L'histoire de cette saga

(source: Livre "Le phénomène TAXI" Chez Intervista) (texte de Michèle Halberstadt)

 

 

Au début, il y a la neige... ui, au tout début de la route qui allait nous conduire jusqu'au TAXI, il y a, en janvier 1983, cette tempête de neige qui recouvre Avoriaz, petite station qui au début des années 0, servait de décor à un festival du cinéma fantastique qui a révélé Spielberg, De Palma et bien d'autres...

Donc de la fenêtre du coin bar de l'hôtel Snow, le biennommé, où je venais de finir mon émission de radio, je voyais la neige tomber et je n'étais pas de bonne humeur. J'étais à l'antenne du Lundi au Vendredi, de 9h00 à 12h30, et j'adorais mon metier par-dessus tout, sauf durant cette fin janvier où mon programme, consacré à la musique et au cinéma, se spécialisait dans le cinéma fantastique et se tenait donc en direct du festival. Je n'aime pas avoir froid, je suis nulle en ski et je deteste avoir peur. C'est à dire avec quel enthousiasme j'entamais la semaine

 

Je venais de rendre l'antenne et avec Jean-Marie, mon technicien, nous devions nous dépêcher de remballer notre materiel car le patron du bar était pressé d'ouvrir. Soudain, la porte s'ouvrit sur un bibendum bleu marine, escorté d'une petite souris. Le bibendum avait une barbe touffue et de grands yeux marrons, la petite souris était brune avec un regard en acier trempé, et tous deux me regardaient anxieusement. "C'est vous la castafiore??" Ma grande gueule m'avait voulue ce sobriquet qui était devenu mon surnom à l'antenne.

- Alors, voilà, je suis réalisateur, j' ai fait mon premier film, c'est le seul film français de la séléction , il passe en dernier, samedi matin.S'il vous plaît, on voudrait parler du film dans votre émission.

-Samedi matin??? C'est mon jour de repos. Je peux peut-être voir le film avant ??

- Ah non, c'est impossible, le film n'est pas fini, c'est pour ça que l'on passe si tard.

- Mais moi je n'ai pas pour habitude de parler d'un film sans l'avoir vu avant ...

 

La tristesse, la décéption, l'écoeurement qui passe à ce moment dans les yeux marrons du bibendum marine me coupent la parole. Ces deux billes rondes sont devenus noires. Elles me fixent avec toute la peine et tout le dégoût du monde et me disent que je n'y comprends rien, qu'il s'agit d'un SOS et que je suis là peinarde, dans le confort de ma routine, alors que lui rame et que mes principes ne valent rien face à tout le mal qu'il a eu à faire son film, à être sélectionné... Ma mauvais humeur tombe d'un coup, balayée par ma mauvaise conscience.

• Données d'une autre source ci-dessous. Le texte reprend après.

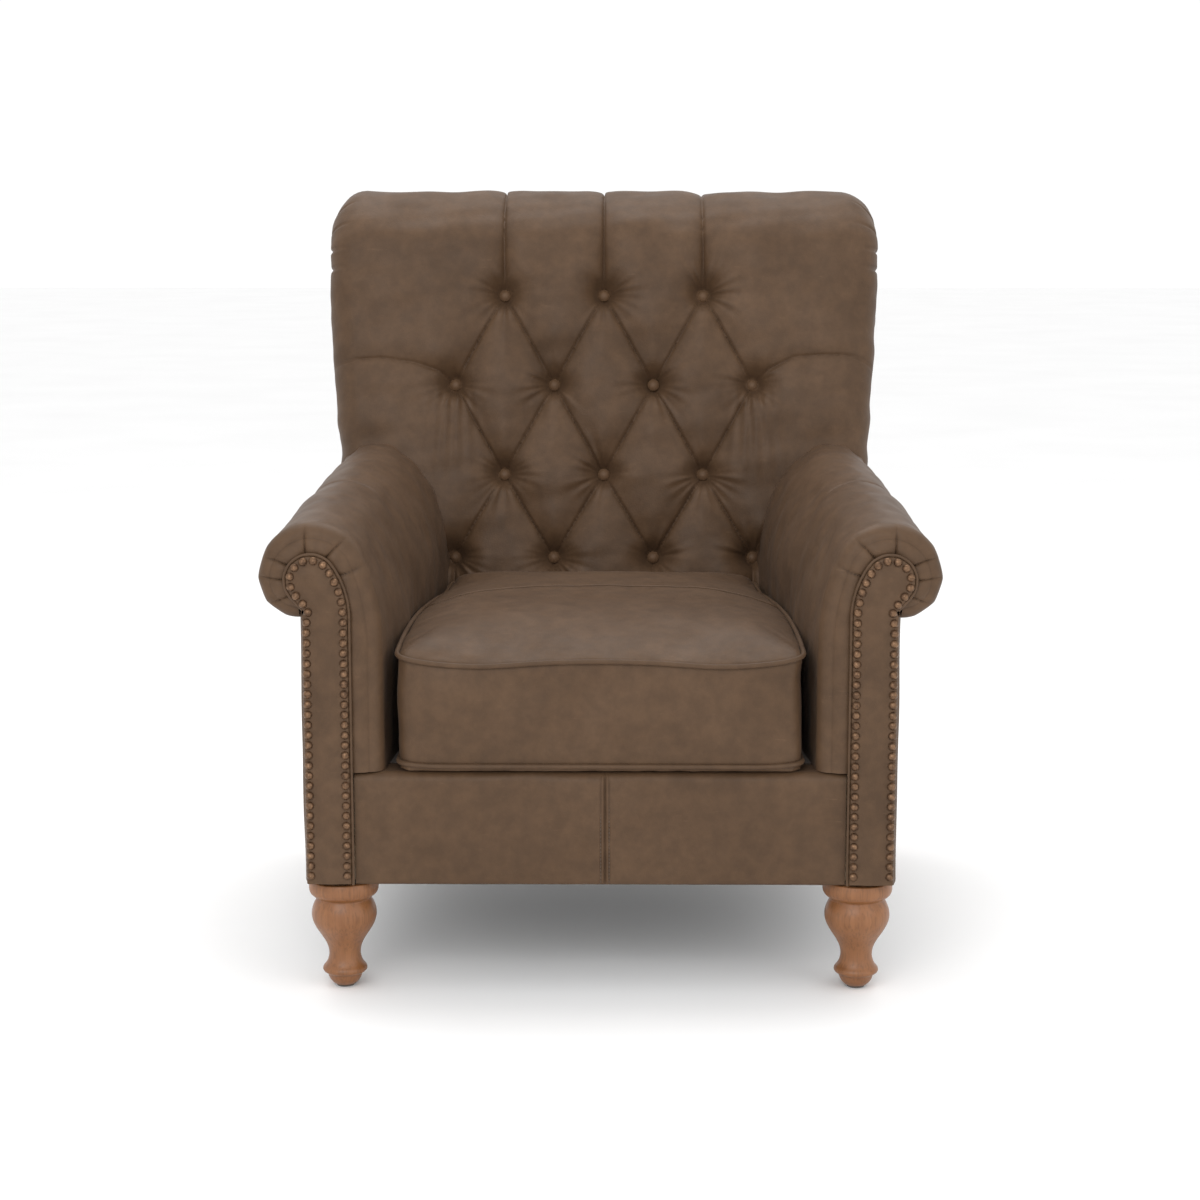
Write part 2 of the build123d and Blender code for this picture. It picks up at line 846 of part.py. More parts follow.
back_foot = deck_bottom
with BuildPart() as back_cover:
    extrude(back_outline(0, back_foot, panel + gap).sketch, amount=back_half, both=True)
    # between the outside arm panels, below the shoulders
    for side in (-1, 1):
        inner, outer = outer_skin - side_clearance, back_half + 1
        low_x, high_x = sorted((side * inner, side * outer))
        box_between((low_x, front_y, 0), (high_x, total_depth, shoulder_z), Mode.SUBTRACT)
    # hollow for the foam, the webbing and the frame
    hollow = back_outline(tuft_layer, back_foot - 1, 0)
    extrude(hollow.sketch, amount=post_outer + gap, both=True, mode=Mode.SUBTRACT)
    clear_arm_rails()
    for x, z in button_places():
        with Locations(facing_out(x, z, button_depth)):
            Cone(
                button_radius + 1.0,
                pocket_radius,
                button_depth + 0.5,
                align=(Align.CENTER, Align.CENTER, Align.MIN),
                mode=Mode.SUBTRACT,
            )
            Cylinder(
                twine_radius + 0.4,
                tuft_layer,
                align=(Align.CENTER, Align.CENTER, Align.MAX),
                mode=Mode.SUBTRACT,
            )
save(back_cover, "back_cover")

foam_back = tuft_layer + foam_layer
with BuildPart() as back_foam:
    core = back_outline(tuft_layer + gap, back_foot, 0)
    extrude(core.sketch, amount=post_outer - 0.2, both=True)
    # leave the frame's space, and square off the roll's core behind
    with BuildSketch(Plane.YZ) as frame_space:
        with BuildLine():
            top = max(back_top_rail_z[1], roll_tail_z) + gap
            Polyline(
                (back_y(back_foot - 1, foam_back), back_foot - 1),
                (back_y(top, foam_back), top),
                (rear_y(top, panel + 1.5), top),
                (rear_y(top, -50), top),
                (rear_y(back_foot - 1, -50), back_foot - 1),
                close=True,
            )
        make_face()
    extrude(amount=body_half, both=True, mode=Mode.SUBTRACT)
    with BuildSketch(Plane.YZ) as tail_space:
        with BuildLine():
            reach = back_roll_radius + 10
            core = tuft_layer - 20
            Polyline(
                (back_roll_y + core * cos(roll_end) - 1.0, back_roll_z + core * sin(roll_end)),
                (back_roll_y + reach * cos(roll_end) - 1.0, back_roll_z + reach * sin(roll_end)),
                (back_roll_y + 2 * reach, back_roll_z + reach * sin(roll_end)),
                (back_roll_y + 2 * reach, back_roll_z + core * sin(roll_end)),
                close=True,
            )
        make_face()
    extrude(amount=body_half, both=True, mode=Mode.SUBTRACT)
    clear_arm_rails()
    for x, z in button_places():
        with Locations(facing_out(x, z, foam_back + toggle_thick + 2 * gap)):
            Cylinder(
                twine_radius + 0.4,
                foam_back,
                align=(Align.CENTER, Align.CENTER, Align.MIN),
                mode=Mode.SUBTRACT,
            )
            Cylinder(
                toggle_radius + gap,
                toggle_thick + 2 * gap,
                align=(Align.CENTER, Align.CENTER, Align.MIN),
                mode=Mode.SUBTRACT,
            )
save(back_foam, "back_foam")

with BuildPart() as button_twine:
    for x, z in button_places():
        with Locations(facing_out(x, z, foam_back + gap)):
            Cylinder(
                twine_radius,
                foam_back - button_depth,
                align=(Align.CENTER, Align.CENTER, Align.MIN),
            )
            Cylinder(
                toggle_radius,
                toggle_thick,
                align=(Align.CENTER, Align.CENTER, Align.MAX),
            )
save(button_twine, "button_twine")

with BuildPart() as button:
    with BuildSketch(Plane.XZ) as half_button:
        with BuildLine():
            rim = 1.6
            Polyline((0, 0), (button_radius - 0.8, 0), (button_radius, rim))
            dome = dome_radius(button_radius, button_height - rim)
            RadiusArc((button_radius, rim), (0, button_height), -dome)
            Line((0, button_height), (0, 0))
        make_face()
    revolve(axis=Axis.Z)

with BuildPart() as back_buttons:
    for x, z in button_places():
        with Locations(facing_out(x, z, button_depth - gap)):
            add(button.part)
save(back_buttons, "back_buttons")

with BuildPart() as outside_back:
    with BuildSketch(Plane.YZ) as profile:
        with BuildLine():
            top_z = roll_tail_z - gap
            Polyline(
                (rear_y(base_z, panel), base_z),
                (rear_y(base_z), base_z),
                (rear_y(top_z), top_z),
                (rear_y(top_z, panel), top_z),
                close=True,
            )
        make_face()
    extrude(amount=back_half - gap, both=True)
    for side in (-1, 1):
        low_x, high_x = sorted((side * body_half, side * (back_half + 1)))
        box_between((low_x, front_y, 0), (high_x, total_depth, shoulder_z), Mode.SUBTRACT)
save(outside_back, "outside_back")

# ---------------------------------------------------------------- seat cushion
cushion_bottom = deck_top + cushion_lift
boxing_low = cushion_bottom + leather + gap
boxing_high = boxing_low + cushion_box
crown_z = boxing_high + gap


def cushion_plan(z, plan_z, inset, corner):
    """The cushion's plan at height z, with its rear edge where plan_z puts it."""
    front = front_y + cushion_setback + inset
    rear = back_y(plan_z, 0) - cushion_back_gap - inset
    with BuildSketch(Plane.XY.offset(z)) as plan:
        with BuildLine():
            Polyline(
                (-(cushion_front_half - inset), front),
                (cushion_front_half - inset, front),
                (cushion_rear_half - inset, rear),
                (-(cushion_rear_half - inset), rear),
                close=True,
            )
        make_face()
        fillet(plan.vertices(), radius=corner)
    return plan


def cushion_block(inset, low, high):
    """The straight part of the cushion between two heights, its rear face parallel to the back."""
    with BuildPart() as block:
        add(cushion_plan(low, low, inset, cushion_corner - inset).sketch)
        add(cushion_plan(high, high, inset, cushion_corner - inset).sketch)
        loft(ruled=True)
    return block


def crown_block(inset, sink):
    """The crown over the boxing, sunk and drawn in by a cover's thickness."""
    with BuildPart() as block:
        add(cushion_plan(crown_z, crown_z, inset, cushion_corner - inset).sketch)
        top = crown_z + cushion_crown - sink
        add(cushion_plan(top, crown_z, crown_inset + inset, cushion_corner - inset).sketch)
        loft(ruled=True)
    return block


with BuildPart() as cushion_base_panel:
    add(cushion_plan(cushion_bottom, cushion_bottom, 0, cushion_corner).sketch)
    extrude(amount=leather)
save(cushion_base_panel, "cushion_base_panel")

with BuildPart() as cushion_boxing:
    add(cushion_block(0, boxing_low, boxing_high).part)
    add(cushion_block(leather, boxing_low, boxing_high).part, mode=Mode.SUBTRACT)
save(cushion_boxing, "cushion_boxing")

with BuildPart() as cushion_top_panel:
    add(crown_block(0, 0).part)
    add(crown_block(2 * leather, 2 * leather).part, mode=Mode.SUBTRACT)
save(cushion_top_panel, "cushion_top_panel")

with BuildPart() as cushion_foam:
    add(cushion_block(leather + gap, boxing_low, crown_z).part)
    add(crown_block(2 * leather + gap, 2 * leather + gap).part)
save(cushion_foam, "cushion_foam")


def piping_loop(z):
    """Piping round the cushion at height z."""
    with BuildPart() as loop:
        outset = -(piping_radius + gap)
        plan = cushion_plan(z, z, outset, cushion_corner - outset)
        path = plan.sketch.faces()[0].outer_wire()
        with BuildSketch(Plane(path @ 0.1, z_dir=path % 0.1)) as cord:
            Circle(piping_radius)
        sweep(path=path)
    return loop


save(piping_loop(boxing_low + piping_radius), "cushion_piping_bottom")
save(piping_loop(boxing_high - piping_radius), "cushion_piping_top")

# the zip lies on the rear face of the boxing, which leans with the back
zip_z = boxing_low + cushion_box / 2


def zip_frame(out):
    """A plane on the rear face at the zip's height, out from it: local x is X, local y runs up the face."""
    y = back_y(zip_z) - cushion_back_gap + out * cos(recline)
    return Plane(
        (0, y, zip_z - out * sin(recline)), x_dir=(-1, 0, 0), z_dir=(0, cos(recline), -sin(recline))
    )


with BuildPart() as zip_tape:
    with BuildSketch(zip_frame(gap)) as tape:
        Rectangle(zip_length, zip_tape_height)
    extrude(amount=zip_tape_thick)
    with BuildSketch(zip_frame(gap + zip_tape_thick)) as chain:
        Rectangle(zip_length, zip_chain_height)
    extrude(amount=zip_chain_thick)
save(zip_tape, "zip_tape")

slider_start = zip_length / 2 - zip_slider_length / 2
slider_out = gap + zip_tape_thick + zip_chain_thick + 0.2
with BuildPart() as zip_slider:
    with BuildSketch(zip_frame(slider_out)) as body:
        with Locations((slider_start, 0)):
            RectangleRounded(zip_slider_length, zip_slider_height, 2.0)
    extrude(amount=zip_slider_thick)
    # side lips that keep it on the chain
    with BuildSketch(zip_frame(gap + zip_tape_thick + 0.2)) as lips:
        for side in (-1, 1):
            with Locations((slider_start, side * (zip_chain_height / 2 + 0.2 + 0.5))):
                Rectangle(zip_slider_length - 3, 1.0)
    extrude(amount=zip_chain_thick + 0.1)
save(zip_slider, "zip_slider")

with BuildPart() as zip_pull:
    with BuildSketch(zip_frame(slider_out + zip_slider_thick + gap)) as tab:
        with Locations((slider_start, -zip_pull_length / 2 + 2.0)):
            RectangleRounded(6.0, zip_pull_length, 2.5)
        with Locations((slider_start, -zip_pull_length + 6.0)):
            Circle(1.6, mode=Mode.SUBTRACT)
    extrude(amount=zip_pull_thick)
save(zip_pull, "zip_pull")

# ---------------------------------------------------------------- legs
def bolt_hole():
    """The hanger bolt's hole in the top of a leg, from the current location down."""
    Cylinder(
        bolt_radius + thread_clearance,
        bolt_into_leg + 1.0,
        align=(Align.CENTER, Align.CENTER, Align.MAX),
        mode=Mode.SUBTRACT,
    )


def glide_hole():
    """The glide pin's hole in the foot of a leg, from the current location up."""
    Cylinder(
        glide_pin_radius + thread_clearance,
        glide_pin + 1.0,
        align=(Align.CENTER, Align.CENTER, Align.MIN),
        mode=Mode.SUBTRACT,
    )


with BuildPart() as front_leg:
    with BuildSketch(Plane.XZ) as profile:
        with BuildLine():
            Line((0, glide_height), (14.0, glide_height))
            foot_curve = Spline(
                (14.0, glide_height), (19.0, 8.0), (22.0, 16.5), tangents=((1, 0.7), (0.25, 1))
            )
            Line((22.0, 16.5), (23.6, 17.5))
            ThreePointArc((23.6, 17.5), (27.9, 22.0), (25.0, 27.5))
            Spline(
                (25.0, 27.5),
                (19.6, 41.5),
                (24.4, 59.0),
                (37.4, 80.0),
                (41.3, 95.0),
                (34.2, 113.5),
                tangents=((-1, 0.9), (-0.8, 1)),
            )
            Line((34.2, 113.5), (34.6, 115.5))
            ThreePointArc((34.6, 115.5), (43.9, 125.5), (42.6, leg_height))
            Polyline((42.6, leg_height), (0, leg_height), (0, glide_height))
        make_face()
    revolve(axis=Axis.Z)
    with Locations((0, 0, leg_height)):
        bolt_hole()
    with Locations((0, 0, glide_height)):
        glide_hole()

with BuildPart() as front_leg_placed:
    with Locations((front_leg_x, front_leg_y, 0)):
        add(front_leg.part)
save_mirrored(front_leg_placed, "front_leg")

rear_foot_y = rear_leg_y + rear_leg_rake
with BuildPart() as rear_leg:
    with BuildSketch(Plane.XY.offset(glide_height)) as foot:
        with Locations((rear_leg_x, rear_foot_y)):
            RectangleRounded(rear_leg_foot, rear_leg_foot, 3.0)
    with BuildSketch(Plane.XY.offset(leg_height)) as top:
        with Locations((rear_leg_x, rear_leg_y)):
            RectangleRounded(rear_leg_top, rear_leg_top, 3.0)
    loft(ruled=True)
    with Locations((rear_leg_x, rear_leg_y, leg_height)):
        bolt_hole()
    with Locations((rear_leg_x, rear_foot_y, glide_height)):
        glide_hole()
save_mirrored(rear_leg, "rear_leg")

leg_tops = [(s * front_leg_x, front_leg_y) for s in (-1, 1)] + [
    (s * rear_leg_x, rear_leg_y) for s in (-1, 1)
]
leg_feet = [(s * front_leg_x, front_leg_y) for s in (-1, 1)] + [
    (s * rear_leg_x, rear_foot_y) for s in (-1, 1)
]

with BuildPart() as leg_bolts:
    with Locations(*[(x, y, leg_height - bolt_into_leg) for x, y in leg_tops]):
        Cylinder(
            bolt_radius,
            bolt_into_leg + base_z - leg_height + bolt_into_post,
            align=(Align.CENTER, Align.CENTER, Align.MIN),
        )
save(leg_bolts, "leg_bolts")

with BuildPart() as tee_nuts:
    with Locations(*[(x, y, base_z) for x, y in leg_tops]):
        Cylinder(
            tee_flange_radius, tee_flange_thick, align=(Align.CENTER, Align.CENTER, Align.MIN)
        )
        Cylinder(
            tee_barrel_radius,
            tee_flange_thick + tee_barrel,
            align=(Align.CENTER, Align.CENTER, Align.MIN),
        )
        Cylinder(
            bolt_radius + thread_clearance,
            tee_flange_thick + tee_barrel,
            align=(Align.CENTER, Align.CENTER, Align.MIN),
            mode=Mode.SUBTRACT,
        )
save(tee_nuts, "tee_nuts")

with BuildPart() as glides:
    with Locations(*[(x, y, 0) for x, y in leg_feet]):
        Cylinder(glide_radius, glide_height, align=(Align.CENTER, Align.CENTER, Align.MIN))
        Cylinder(
            glide_pin_radius, glide_height + glide_pin, align=(Align.CENTER, Align.CENTER, Align.MIN)
        )
save(glides, "glides")

with BuildPart() as dust_cover:
    dust_z = leg_height + gap
    box_between(
        (-outer_skin + 1, border_front + 9.5, dust_z),
        (outer_skin - 1, rear_y(base_z, panel) - 1, dust_z + dust_thick),
    )
    with Locations(*[(x, y, dust_z) for x, y in leg_tops]):
        Cylinder(
            bolt_radius + gap,
            dust_thick,
            align=(Align.CENTER, Align.CENTER, Align.MIN),
            mode=Mode.SUBTRACT,
        )
save(dust_cover, "dust_cover")
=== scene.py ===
import json
from math import atan2, cos, pi, radians, sin, sqrt, tan

import bmesh
import bpy
import numpy as np
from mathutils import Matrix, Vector
from mathutils.bvhtree import BVHTree


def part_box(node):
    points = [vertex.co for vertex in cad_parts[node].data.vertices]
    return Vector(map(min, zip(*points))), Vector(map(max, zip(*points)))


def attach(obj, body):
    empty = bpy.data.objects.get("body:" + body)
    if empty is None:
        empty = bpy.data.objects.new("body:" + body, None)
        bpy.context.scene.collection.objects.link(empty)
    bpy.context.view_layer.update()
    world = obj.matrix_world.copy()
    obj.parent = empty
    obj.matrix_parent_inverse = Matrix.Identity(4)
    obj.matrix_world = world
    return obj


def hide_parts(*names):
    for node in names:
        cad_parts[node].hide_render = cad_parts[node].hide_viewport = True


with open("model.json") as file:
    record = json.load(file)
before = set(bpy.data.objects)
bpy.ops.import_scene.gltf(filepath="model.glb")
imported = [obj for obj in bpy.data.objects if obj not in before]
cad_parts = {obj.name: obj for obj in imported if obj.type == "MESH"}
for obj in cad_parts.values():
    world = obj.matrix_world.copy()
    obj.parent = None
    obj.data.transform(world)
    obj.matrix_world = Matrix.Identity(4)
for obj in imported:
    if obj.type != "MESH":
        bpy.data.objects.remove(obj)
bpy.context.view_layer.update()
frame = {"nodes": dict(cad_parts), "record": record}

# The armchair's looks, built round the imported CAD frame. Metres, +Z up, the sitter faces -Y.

CHAIR, CUSHION = "chair", "seat_cushion"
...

- Ecoutez, la solution, ce serait que vous passiez dans l'émission Vendredi. J'expliquerai que je n'ai pas pu voir le film et je vous laisserai vous débrouiller pour en parler tout seul. Ca vous va, comme ça?

Bibendum à fait place à nounours. Le barbu rosi de joie et se retient pour ne pas m'embrasser. Même la souris a esquissé un début de sourire

Ils ressortent. Je prends le catalogue pour noter le planning de vendredi le nom du réalisateur et celui du film.

- Je peux vous demander encore une faveur?

Bibendum a laisser la souris derriere la porte vitrée et est revenu tout seul. De sous sa doudounne, il sort un disque 33 tours.

-Voilà, c'est la musique du film. Le type qui l'a composéeest le guitariste d'Higelin, si on pouvait la passer Vendredi quand on en parlera ...

Là je trouve que bibendum pousse un peu. De toute façon, le problême est vite réglé. Les disques partent de Paris J'aidéja choisi le programme qui passera durant toute la semaine.

- C'est pas grave , excusez-moi de vous avoir encore dérangée, et à Vendredi, hein?

 

Le vendredi l'émission se passe bien. Bibendum est passionné éloqient, et donne vraiment envi de découvrir son film. Ce qui me chiffonne, en revanche, c'est c'est que pendant notre entretien et sous nos voix, j'entends dans le casque une vague musique instrumentale que je ne connais pas. Dés que nous rendons l'antenne, le temps d'un disque, j'appelle le technicien qui supervise l'épission à Paris:

- "Depuis quand tu me mets de la musique sous les voix quand on parle? Tu sais bien que j'ai horreur de ça !!"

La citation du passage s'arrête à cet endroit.